A scene from 'Handbag - Don't clutch me too tight'.
Image: Supplied

The visits also included engaging with the residents. Following each class the dancers had one-on-one chats, documenting and recording the life stories of their audience.

“It has been inspiring to open the door to finding out who these woman are,” says Gouldie, “the stories we got have informed this work – they have been the thread within the performance. There is so much to be celebrated but also sadness and loneliness. I’ve tried to incorporate the full circle.”

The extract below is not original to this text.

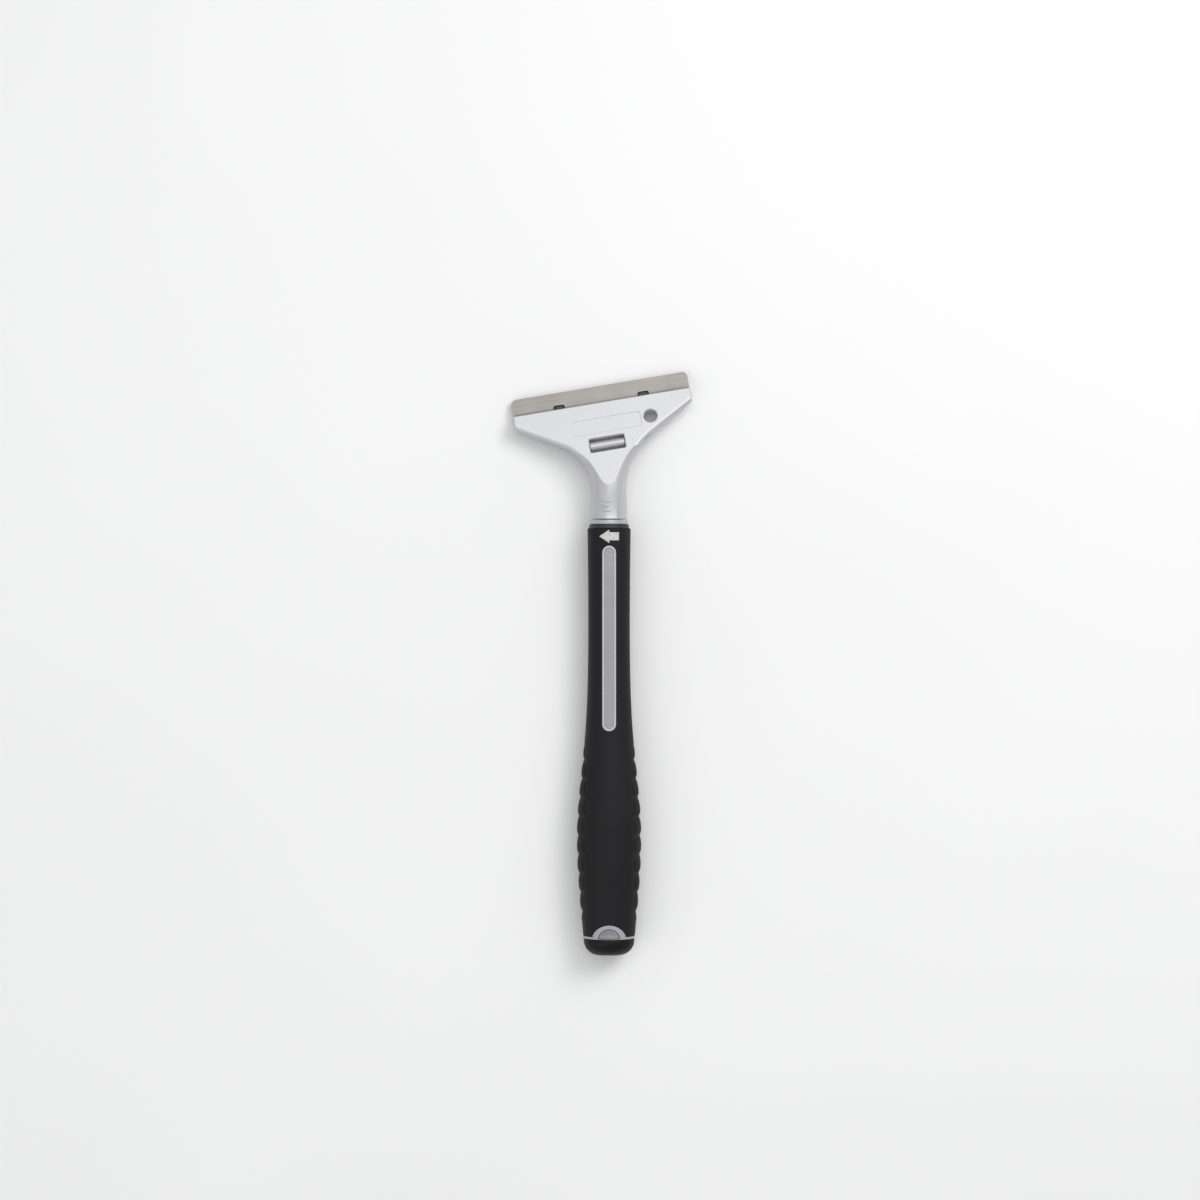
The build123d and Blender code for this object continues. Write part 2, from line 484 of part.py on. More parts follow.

This year the Playhouse Women’s Festival is accommodating schoolchildren and Gouldie says he has kept that in mind. “Many young people are uncomfortable with facing mortality. I spoke to one of the older women who was so matter of fact about it. She said it was important for the youth not to be excluded from death; it is part of the process of life. It does not need to be depressing, she said - dialogue makes for healing and sharing.”
A scene from 'Handbag - Don't clutch me too tight'.
Image: Supplied

The staging of Handbag promises to be as compelling as the dance itself. The score is classically inspired; parts of the production are layered with audio from the interviews with the women. The show opens with a short documentary on the making of Handbag, explaining where the work came from and how it developed.

“We have stripped the stage and left it completely bare,” says Gouldie, “and we have some of the TAFTA residents sitting on stage, watching the dance as if they are the audience to their own stories.”

Gouldie says he and his dancers have become emotionally invested in the project. “We walked the journey together. Now I feel I need to be the champion of the grans. This is a project that I’m determined to continue.”

• The 21st Annual South African Women’s Arts Festival runs until August 19.

• 'Handbag - Don’t clutch me too tight' is on at the Playhouse Drama Theatre on Friday, August 11 at 7pm and Saturday, August 12 at 2pm and 7pm. Tickets at Computicket.